During the fourth quarter of 2007, we received a payroll tax assessment for the years 2005 through 2007 from the Nigerian Revenue Department valued at $17.6 million based on the exchange rate of the Nigerian naira as of September 30, 2011. The assessment alleges that certain expatriate employees, working on projects in Nigeria, were subject to personal income taxes, which were not paid to the government. We filed a formal objection to the assessment on November 12, 2007. We do not believe these employees are subject to the personal income tax assessed; however, based on past practices of the Nigerian Revenue Department, we believe this matter will ultimately have to be resolved by litigation. We do not expect the ultimate resolution to have a material adverse effect on our future financial position, operating results, or cash flows.

During 2008, we received an additional assessment from the Nigerian Revenue Department valued at $36.1 million based on the exchange rate for the Nigerian naira as of September 30, 2011 for tax withholding related to third party service providers. The assessment alleges that taxes were not withheld from third party service providers for the years 2002 through 2006 and remitted to the Nigerian government. We have filed an objection to the assessment. We do not expect the ultimate resolution to have a material adverse effect on our future financial position, operating results, or cash flows.

During the third quarter of 2009, we received a tax assessment from the Mexican Revenue Department in the amount of $5.9 million related to the 2003 tax year.
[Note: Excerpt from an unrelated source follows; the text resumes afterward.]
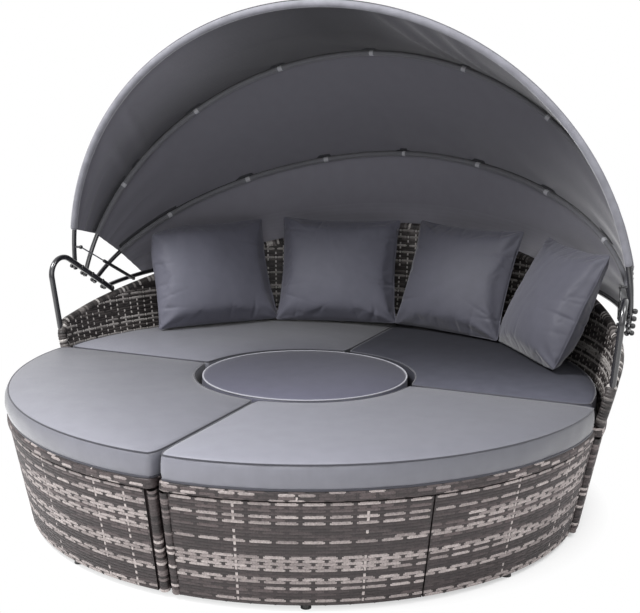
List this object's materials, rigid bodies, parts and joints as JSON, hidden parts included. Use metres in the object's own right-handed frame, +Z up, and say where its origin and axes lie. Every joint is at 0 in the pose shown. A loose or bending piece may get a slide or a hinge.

The assessment alleges that chartered vessels should be treated as equipment leases and subject to tax at a rate of 10%. We have engaged outside counsel to assist us in this matter and have filed an appeal in the Mexican court system. We await disposition of that appeal. We do not expect the ultimate resolution to have a material adverse effect on our future financial position, operating results, or cash flows; however, if the Mexican Revenue Department prevails in its assessment, we could be exposed to similar liabilities for each of the tax years beginning with 2004 through the current year.

We have one unresolved issue related to an Algerian tax assessment received by us on February 21, 2007. The remaining amount in dispute is approximately $10.4 million of alleged value added tax for the years 2004 and 2005. We are contractually indemnified by our client for the full amount of the assessment that remains in dispute. We have engaged outside tax counsel to assist us in resolving the tax assessment.

During the first quarter of 2011, we received corporate tax demands from the Indian Revenue Department related to tax years 2005 through 2009 in the aggregate amount of $4.5 million (net of taxes paid). The assessments allege that taxable income was understated because certain tax provisions available to the marine construction industry were not applicable. We have engaged outside tax counsel to assist us with the tax demands and have filed objections to the assessments. We do not expect the ultimate resolution to have a material adverse affect on our future financial position, operating results, or cash flows.

During the first quarter of 2011, we also received tax demands for tax withholding on foreign vendors from the Indian Revenue Department in the aggregate amount of $4.4 million (net of taxes paid) related to tax years 2007 through 2009. The assessments allege that taxes were not paid at the proper rate of tax and additional tax is due. We have engaged outside tax counsel to assist us with the tax demands and have filed objections to the assessments. We do not expect the ultimate resolution to have a material adverse affect on our future financial position, operating results, or cash flows.

Investigations and Litigation

We are involved in various legal proceedings and potential claims that arise in the ordinary course of business, primarily involving claims for personal injury under the General Maritime Laws of the United States and Jones Act as a result of alleged negligence. We believe that the outcome of all such proceedings, even if determined adversely, would not have a material adverse effect on our business or financial condition.

Litigation Related to the Merger

Shortly after the announcement of the Merger, several putative class action lawsuits challenging the Merger were filed in the District Courts of Harris County, Texas, the District Court in the Parish of Calcasieu, Louisiana, and the United States District Court for the Southern District of Texas against various combinations of Global, Technip, Apollon, and the individual members of our board of directors. The complaints filed in those lawsuits generally allege, among other things, that the members of our board of directors breached their fiduciary duties owed to our public shareholders and Global by entering into the Merger Agreement, approving the Merger, failing to take steps to maximize our value to our public shareholders, ignoring alleged conflicts of interest, and issuing a preliminary proxy statement that omitted material information, and that Global and Technip aided and abetted such breaches of fiduciary duties. In addition, the complaints allege that the Merger improperly favors Technip and that certain provisions of the Merger Agreement unduly restrict our ability to negotiate with other potential bidders. The complaints generally seek, among other things, declaratory and injunctive relief concerning the alleged fiduciary breaches, injunctive relief prohibiting the defendants from consummating the Merger and other forms of equitable relief.

On October 27, 2011, the parties to all of these actions entered into a memorandum of understanding setting forth the terms and conditions of an agreement in principle to resolve all of the claims relating to the merger in exchange for the inclusion of certain supplemental disclosures in the definitive proxy statement which was filed by Global on October 28, 2011. The memorandum of understanding provides, among other things, that the parties will execute and submit to the District Court of Harris County, Texas for review and approval a stipulation of settlement, that the actions will be dismissed with prejudice on the merits, that defendants will receive a general release from any and all claims relating to, among other things, the Merger, the Merger Agreement and any disclosures made in connection therewith, and that the settlement is conditioned on, among other things, consummation of the Merger, completion of certain confirmatory discovery, class certification and final approval by the District Court of Harris County, Texas following notice to the shareholders of Global Industries. In connection with the settlement, Global Industries or its successor-in-interest has agreed to pay, subject to court approval, an award of fees and expenses to plaintiffs' counsel in an amount of $837,500.